Der Klub hat durch das neue Stadion und durch die Verkäufe seiner besten Spieler den wirtschaftlichen Abstand auf viele Vereine verkleinert. In den letzten drei Jahren, hat Heidel ausgerechnet, erwirtschaftete etwa der HSV 20 Millionen Euro Minus, während Mainz 20 Millionen Gewinn gemacht habe.

Ein attraktives Angebot an Müller kann sich der HSV dennoch leisten, dank des Investors Klaus-Michael Kühne. Doch ohne gleichwertigen Ersatz - und ohne eine Ablösesumme von mehreren Millionen Euro für die Mainzer - dürfte der Deal nicht zustande kommen.

Dem Ziel, dem Kader eine "Qualitätsentwicklung in der Breite" zu geben, ist der Klub allerdings schon jetzt recht nahe gekommen. Heidel schwärmt von den Zugängen: Der chilenische WM-Spieler Gonzalo Jara (ablösefrei von Nottingham Forest) spiele schon, als sei er jahrelang in Mainz, der serbische Offensivtrickser Filip Djuricic (ausgeliehen von Benfica Lissabon) trainiere überragend, und rechts rase Daniel Brosinski (für 1,5 Millionen Ablöse aus Fürth) die Linie entlang wie einst Pospech.

Loris Karius bleibt wohl die Nummer eins im Tor, auch wenn der Grieche Stefanos Kapino (für rund zwei Millionen von Panathinaikos) ein starker Konkurrent sein wird.
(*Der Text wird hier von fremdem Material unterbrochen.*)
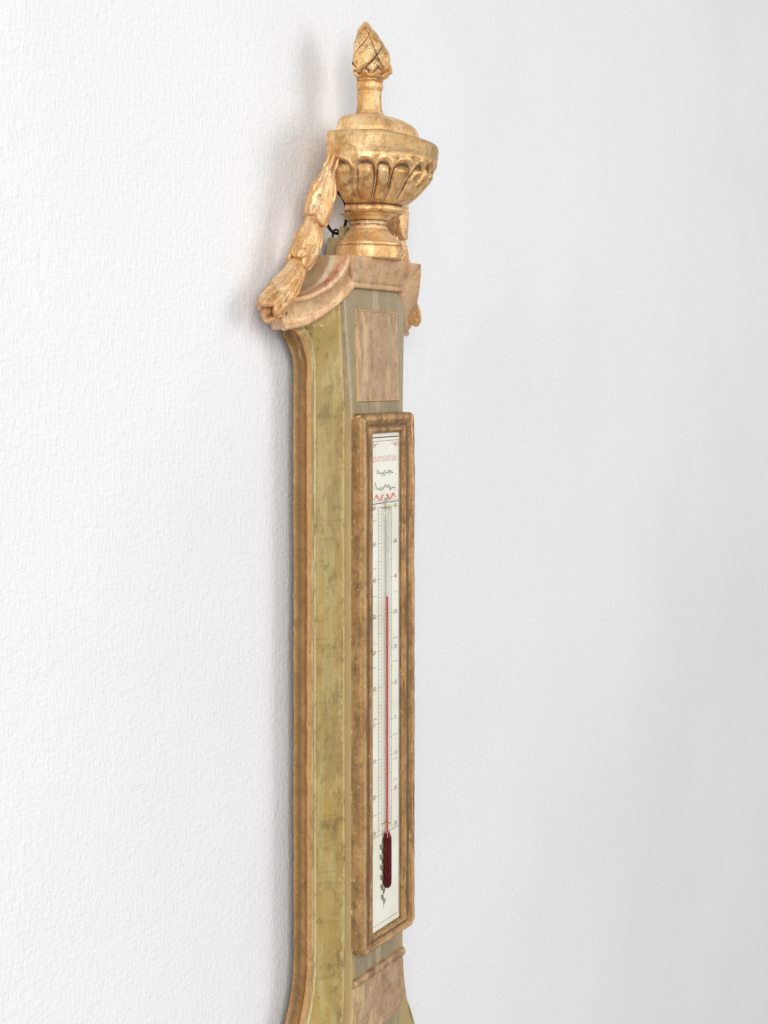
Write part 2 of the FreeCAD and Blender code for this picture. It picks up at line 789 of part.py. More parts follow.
def make_bead_ring():
    ring = Part.makeTorus(bead_ring_r, bead_r, at(0, front_d + 4.0 + bead_r * 0.5, 0),
                          FreeCAD.Vector(0, 1, 0))
    front = pin(dial_case_r, 0, 0, front_d + 4.0, front_d + 30.0)
    return one_solid(ring.common(front))


def make_dial_glass():
    return disc(dial_open_r - glass_fit, bush_r, front_d - glass_t, front_d)


def make_glass_bush():
    # flanged brass bush in the middle of the glass
    body = disc(bush_r, set_spindle_r + running_gap, front_d - glass_t, front_d)
    flange = disc(bush_r + 1.4, set_spindle_r + running_gap, front_d, front_d + 0.8)
    return fused([body, flange])


def make_spacer_ring():
    out = dial_open_r - glass_fit
    return disc(out, out - spacer_w, field_inner_d, front_d - glass_t)


def make_dial_plate():
    return disc(dial_plate_r, bush_r, field_inner_d - dial_plate_t, field_inner_d)


def make_dial_bush():
    return disc(bush_r, arbor_r + running_gap, field_inner_d - dial_plate_t - 2, field_inner_d)


def make_rear_bearing():
    return disc(bearing_r, arbor_r + running_gap, board_t, pulley_d - pulley_t / 2 - 0.2)


def make_arbor():
    return disc(arbor_r, 0, board_t + 0.3, field_inner_d + 1.4 + hand_t)


def make_pulley():
    half = pulley_t / 2
    lip = pulley_r + 0.8
    groove = pulley_r - thread_r
    section = [(arbor_r, pulley_d - half), (lip, pulley_d - half), (groove, pulley_d - 0.3),
               (groove, pulley_d + 0.3), (lip, pulley_d + half), (arbor_r, pulley_d + half)]
    corners = [at(r, d, 0) for r, d in section]
    face = Part.Face(Part.makePolygon(corners + [corners[0]]))
    return face.revolve(FreeCAD.Vector(0, 0, 0), FreeCAD.Vector(0, 1, 0), 360)


def make_pulley_thread():
    loop = Part.makeTorus(pulley_r, thread_r, at(0, pulley_d, 0), FreeCAD.Vector(0, 1, 0))
    return one_solid(loop.common(box(-20, 20, 0, 20, 0, 20)))


def hand_blank(length, tail, d0, hole):
    # slender hand: pointed head, waisted shaft, crescent-weighted tail
    outline = [(0, length), (2.4, length - 16), (0.9, length - 22), (1.3, 8), (3.4, 3.4),
               (3.4, -3.4), (1.5, -8), (2.6, -tail + 4), (0, -tail), (-2.6, -tail + 4),
               (-1.5, -8), (-3.4, -3.4), (-3.4, 3.4), (-1.3, 8), (-0.9, length - 22),
               (-2.4, length - 16)]
    blank = prism(outline, d0, d0 + hand_t)
    return one_solid(blank.cut(pin(hole, 0, 0, d0 - 1, d0 + 3)))


def make_indicator_hand():
    return hand_blank(hand_len, hand_tail, field_inner_d + 1.2, arbor_r)


def make_set_hand():
    return hand_blank(set_hand_len, hand_tail, field_inner_d + 2.6, set_spindle_r)


def make_set_knob():
    start = field_inner_d + 2.55
    seat = front_d + 1.0
    spindle = disc(set_spindle_r, 0, start, seat)
    knob = disc(knob_r, 0, seat, seat + knob_l)
    knob = knob.makeChamfer(0.8, [e for e in knob.Edges if e.Length > 2 * knob_r])
    return fused([spindle, knob])


# ---------------------------------------------------------------- barometer
def tube_path_solid(radius, short_top, long_top):
    low = tube_bend_z
    mid_x = (short_x + long_x) / 2
    bend = Part.makeTorus(limb_gap / 2, radius, at(mid_x, pulley_d, low), FreeCAD.Vector(0, 1, 0))
    bend = bend.common(box(short_x - 10, long_x + 10, 0, 30, low - 30, low))
    return fused([bend, rod(radius, short_x, pulley_d, low, short_top),
                  rod(radius, long_x, pulley_d, low, long_top)])


def make_barometer_tube():
    outer = tube_path_solid(tube_r, short_limb_top_z, tube_top_z)
    inner = tube_path_solid(tube_bore_r, short_limb_top_z + 1, tube_top_z - 2)
    return one_solid(outer.cut(inner))


def short_rest_z():
    return mercury_low_z - meniscus_rest - 2.0


def long_rest_z():
    return mercury_low_z + mercury_height - meniscus_rest - 2.0


def make_mercury_body():
    return tube_path_solid(tube_bore_r, short_rest_z(), long_rest_z())


def make_mercury_short():
    return rod(tube_bore_r, short_x, pulley_d, short_rest_z(), mercury_low_z)


def make_mercury_long():
    return rod(tube_bore_r, long_x, pulley_d, long_rest_z(), mercury_low_z + mercury_height)


def make_float():
    return rod(float_r, short_x, pulley_d, mercury_low_z, mercury_low_z + float_h)


def make_counterweight():
    return rod(weight_r, -short_x, pulley_d, weight_z - weight_h, weight_z)


def make_float_thread():
    return rod(thread_r, short_x, pulley_d, mercury_low_z + float_h, 0)


def make_weight_thread():
    return rod(thread_r, -short_x, pulley_d, weight_z, 0)


def make_strap(z):
    # brass saddle over the long limb, a foot on each side on the back board
    inner = tube_r + 0.05
    outer = inner + strap_t
    z0 = z - strap_h / 2
    z1 = z + strap_h / 2
    arch = rod(outer, long_x, pulley_d, z0, z1)
    cheeks = box(long_x - outer, long_x + outer, board_t, pulley_d, z0, z1)
    saddle = fused([arch, cheeks])
    foot_out = outer + 7
    feet = box(long_x - foot_out, long_x + foot_out, board_t, board_t + strap_t, z0, z1)
    saddle = fused([saddle, feet])
    hollow = rod(inner, long_x, pulley_d, z0 - 1, z1 + 1)
    throat = box(long_x - inner, long_x + inner, board_t - 1, pulley_d, z0 - 1, z1 + 1)
    return saddle.cut(hollow).cut(throat)


def screw_places():
    side = tube_r + 0.05 + strap_t + 3.5
    return [(long_x + s * side, z) for z in (strap_low_z, strap_top_z) for s in (-1, 1)]


def make_one_screw(x, z):
    seat = board_t + strap_t
    shank = pin(screw_r, x, z, seat + 0.001 - screw_l, seat)
    head = pin(screw_head_r, x, z, seat, seat + screw_head_t)
    slot = box(x - screw_head_r, x + screw_head_r, seat + screw_head_t - 0.4,
               seat + screw_head_t + 1, z - 0.3, z + 0.3)
    return fused([shank, head]).cut(slot)


# ---------------------------------------------------------------- assembly
def build():
    nodes = {}
    wing_right = make_wing()
    wing_left = mirrored(wing_right)
    tongue = tab_tongue_space()
    board = one_solid(make_back_board(tongue))
    moulding = make_moulding(wing_right, board, True)
    field = make_field(wing_right, True)
    screws = [make_one_screw(x, z) for x, z in screw_places()]
    straps = [make_strap(z) for z in (strap_low_z, strap_top_z)]
    for screw in screws:
        board = board.cut(screw)
        straps = [strap.cut(screw) for strap in straps]
    nodes["back_board"] = one_solid(board)
    nodes["moulding_right"] = moulding
    nodes["moulding_left"] = mirrored(make_moulding(wing_right, board, False))
    nodes["field_right"] = field
    nodes["field_left"] = mirrored(make_field(wing_right, False))
    nodes["pilaster_front"] = make_pilaster([wing_right, wing_left])
    nodes["cornice_wing_right"] = wing_right
    nodes["cornice_wing_left"] = wing_left
    nodes["cornice_front"] = make_cornice(tenon_hole(cornice_top_z, 10))
    nodes["urn_foot"] = make_urn_foot()
    nodes["urn_bowl"] = make_urn_bowl()
    nodes["urn_lid"] = make_urn_lid()
    nodes["flame_finial"] = make_flame()
    swag = make_swag([nodes["urn_bowl"], nodes["urn_foot"], wing_right, moulding, field,
                      nodes["cornice_front"]])
    nodes["swag_right"] = swag
    nodes["swag_left"] = mirrored(swag)
    staple = make_staple()
    nodes["hanger_tab"] = one_solid(make_tab().cut(staple))
    nodes["hanger_staple"] = staple
    nodes["hanging_ring"] = make_hanging_ring()
    nodes["upper_panel"] = make_upper_panel()
    nodes["lower_panel"] = make_lower_panel()
    side = make_side_rail()
    nodes["frame_rail_right"] = side
    nodes["frame_rail_left"] = mirrored(side)
    nodes["frame_rail_top"] = make_end_rail(frame_top_z, rail_top, -1)
    nodes["frame_rail_bottom"] = make_end_rail(frame_low_z, rail_low, 1)
    ties = [make_stem_tie(tie_low_z), make_stem_tie(tie_top_z)]
    nodes["stem_tie_lower"] = ties[0]
    nodes["stem_tie_upper"] = ties[1]
    nodes["scale_board"] = make_scale_board(ties)
    nodes["scale_paper"] = make_scale_paper(ties)
    nodes["thermometer_glass"] = make_thermometer_glass()
    nodes["thermometer_spirit"] = make_thermometer_spirit()
    for name in ("frame_rail_right", "frame_rail_left", "frame_rail_top", "frame_rail_bottom",
                 "stem_tie_lower", "stem_tie_upper", "scale_board", "scale_paper",
                 "thermometer_glass", "thermometer_spirit"):
        nodes[name].translate(at(frame_x, 0, 0))
    nodes["dial_frame"] = make_dial_frame()
    nodes["dial_bead_ring"] = make_bead_ring()
    nodes["dial_glass"] = make_dial_glass()
    nodes["glass_bush"] = make_glass_bush()
    nodes["dial_spacer_ring"] = make_spacer_ring()
    nodes["dial_plate"] = make_dial_plate()
    nodes["dial_bush"] = make_dial_bush()
    nodes["rear_bearing"] = make_rear_bearing()
    nodes["indicator_arbor"] = make_arbor()
    nodes["indicator_pulley"] = make_pulley()
    nodes["pulley_thread"] = make_pulley_thread()
    nodes["indicator_hand"] = make_indicator_hand()
    nodes["set_hand"] = make_set_hand()
    nodes["set_knob"] = make_set_knob()
    nodes["barometer_tube"] = make_barometer_tube()
    nodes["mercury_body"] = make_mercury_body()
    nodes["mercury_short_column"] = make_mercury_short()
    nodes["mercury_long_column"] = make_mercury_long()
    nodes["float_weight"] = make_float()
    nodes["counterweight"] = make_counterweight()
    nodes["float_thread"] = make_float_thread()
    nodes["counterweight_thread"] = make_weight_thread()
    nodes["tube_strap_lower"] = one_solid(straps[0])
    nodes["tube_strap_upper"] = one_solid(straps[1])
    nodes["strap_screws"] = Part.makeCompound(screws)
    nodes["pendant"] = make_pendant()
    nodes["pendant_drop"] = make_pendant_drop()
    leaf = make_crest_leaf()
    for other in ("pilaster_front", "field_right", "field_left", "pendant", "moulding_right",
                  "moulding_left", "dial_frame"):
        leaf = leaf.cut(nodes[other])
    nodes["pendant_leaf"] = one_solid(leaf.cut(field_hollow()))
    return nodes


def field_hollow():
    # the hollow behind the field, which the leaf must not enter
    return round_case(pilaster_case_r + 8, 0, 12)


os.makedirs("parts", exist_ok=True)
for name, shape in build().items():
    shape.exportStep("parts/" + name + ".step")
    print(name, len(shape.Solids), round(shape.Volume, 1), shape.isValid())
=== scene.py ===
import math
import bmesh
import bpy
import numpy as np
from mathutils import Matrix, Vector


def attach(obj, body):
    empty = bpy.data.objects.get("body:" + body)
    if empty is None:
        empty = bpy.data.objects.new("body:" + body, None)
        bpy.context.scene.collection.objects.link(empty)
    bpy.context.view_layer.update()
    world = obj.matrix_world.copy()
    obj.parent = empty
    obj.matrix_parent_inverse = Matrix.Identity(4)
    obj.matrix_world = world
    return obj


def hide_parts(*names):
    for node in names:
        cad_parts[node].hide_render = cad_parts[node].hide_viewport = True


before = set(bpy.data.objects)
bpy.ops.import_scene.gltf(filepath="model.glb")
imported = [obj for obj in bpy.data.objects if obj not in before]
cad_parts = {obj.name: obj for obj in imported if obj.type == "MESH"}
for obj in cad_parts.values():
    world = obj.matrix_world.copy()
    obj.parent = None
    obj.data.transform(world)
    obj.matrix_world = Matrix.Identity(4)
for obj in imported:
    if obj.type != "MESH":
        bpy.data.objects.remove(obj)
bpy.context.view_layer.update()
print("frame loaded")

# Everything below is computed in millimetres: x to the right, d out from the
# wall, z up. toWorld turns that into the frame's metres.

case = {
    "shaftHalf": 56.0, "roundRadius": 120.0, "hollowRadius": 76.0, "slope": math.radians(25),
    "pilasterHalf": 36.0, "pilasterRound": 90.0, "pilasterHollow": 135.0,
    "flareZ": 586.0, "flareRadius": 30.0, "corniceLow": 642.5, "corniceTop": 664.0,
    "headZ": 556.0, "headSpread": 7.0, "headLean": 2.4,
    "mouldingWidth": 4.3, "frontDepth": 35.0, "dialOpening": 70.0,
}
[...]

Und die beiden Talente Patrick Pflücke und Devante Parker beeindruckten Trainer Hjulmand offenbar nachhaltig. Der ständige Wandel hat die erstaunliche Entwicklung von Mainz 05 in der letzten Dekade nicht stoppen können - und das wollen die Mainzer nun erneut beweisen.